Most large federal regulators have authority for some combination of both supervision and investigations but, for many large agencies, supervision is the primary form of enforcement. The Federal Trade Commission, the likely locus of privacy enforcement powers under any new federal law, is an outlier in this regard. The agency was designed to rely primarily on investigations led by lawyers. Over time, the FTC has developed more supervision-like activities, and many major tech companies are already under supervision for past privacy or data security failings. But so far, the FTC’s use of its supervision powers generally comes only after investigation and complaint. Also, where the FTC does put companies under ongoing supervision, there are concerns that the third-party assessments the agency relies on to track compliance are not rigorous. One path to effective privacy enforcement may be to shift FTC emphasis to supervision.
In our paper, we rely heavily on the research of Boston University law professor Rory Van Loo. Among his many insights: The supervision model may be well matched with the rise of privacy compliance departments inside corporations. Also, most federal monitoring agencies have at their disposal a graduated continuum of enforcement options, and at many agencies, the options most frequently exercised are those outside the court system. Federal regulators can recall toys and automobiles. Monitors at the Federal Energy Regulatory Commission can issue public noncompliance notices. The Food and Drug Administration’s inspections group issues thousands of warning letters every year. Compliance varies across time and agencies, but there are indications that companies in diverse industries cooperate when informally advised to take a course of action. A similar mix of enforcement options may work well in the privacy context.
Our paper also draws on lessons from environmental law, relying on the work of Ohio State University law professor Dennis Hirsch. Environmental law has adopted innovative ways of dealing with small, collective and intangible harms. As a baseline, there are statutory requirements, such as emission limits, that the government enforces. By focusing on whether a regulated company exceeded an objective standard, the government does not have to demonstrate the causality and harm required of traditional tort plaintiffs. Another interesting approach in environmental statutes is the concept of natural resource damages to account for degradation of common resources. This allows for the measurement of collective and intangible harms, something that would be an important feature in the privacy context because many privacy interferences have subtle but population-wide effects.

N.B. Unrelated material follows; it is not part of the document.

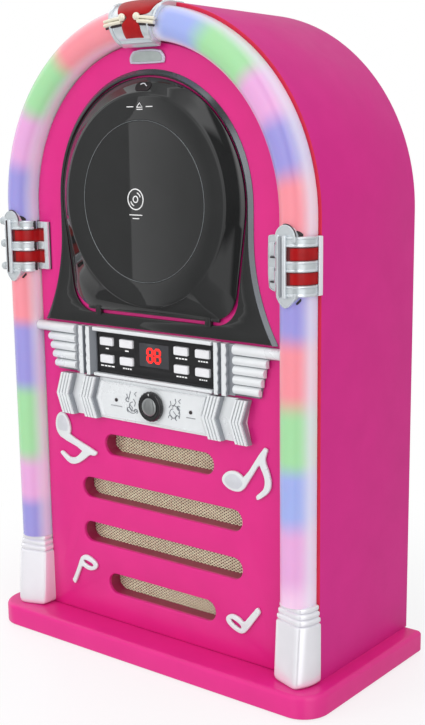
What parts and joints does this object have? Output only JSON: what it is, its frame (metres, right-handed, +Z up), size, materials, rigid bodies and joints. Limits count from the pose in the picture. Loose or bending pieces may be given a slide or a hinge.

Another powerful enforcement innovation in environmental law is the citizen suit, found in almost every federal environmental protection law. These provisions authorize any affected individual to sue any person (including any government agency) alleged to be in violation of a standard or to sue the Environmental Protection Agency itself for failure to perform any duty that is not discretionary. Typically in these proceedings, attorneys fees can be awarded to successful plaintiffs.
Many regulatory systems also rely on private-sector enforcers, such as certification bodies, self-regulatory organizations, accountants, lawyers and other “gatekeepers.” In recent years, the use of gatekeepers across many sectors has expanded and, moreover, has changed in that the large corporations have themselves been enlisted as gatekeepers, regulating the conduct of their third-party service providers. As Van Loo has written, “[P]olicymakers have begun relying on third-party enforcement by the real gatekeepers of the economy: the firms who control access to core product markets.” Already we see the power of gatekeepers in the privacy context, as browser makers require express, just-in-time consent for disclosure of location information and Apple moves to bar from its store apps that do not comply with its tracking transparency rules. Policymakers may want to look for ways to further leverage the power of browsers, operating systems and other technical intermediaries.
We discuss much more in our paper, including the emergence of injunctive-only relief (plus attorneys’ fees) in a few recent privacy and data security cases.
Finally, two overarching points emerge from our research: Remedies provided for in statutes should be tied to policy goals, and a regime pursuing even a single clearly defined goal may require multiple enforcement mechanisms. In many realms, policy enforcement is not just about compensating individuals for the harms they have suffered but also aims for deterrence. Considering remedies through a deterrence theory framework reveals just how complex and interdependent the necessary remedies might be. Before developing a system of remedies, therefore, policymakers should define their goals. In the privacy field, it is not at all clear that has been done yet.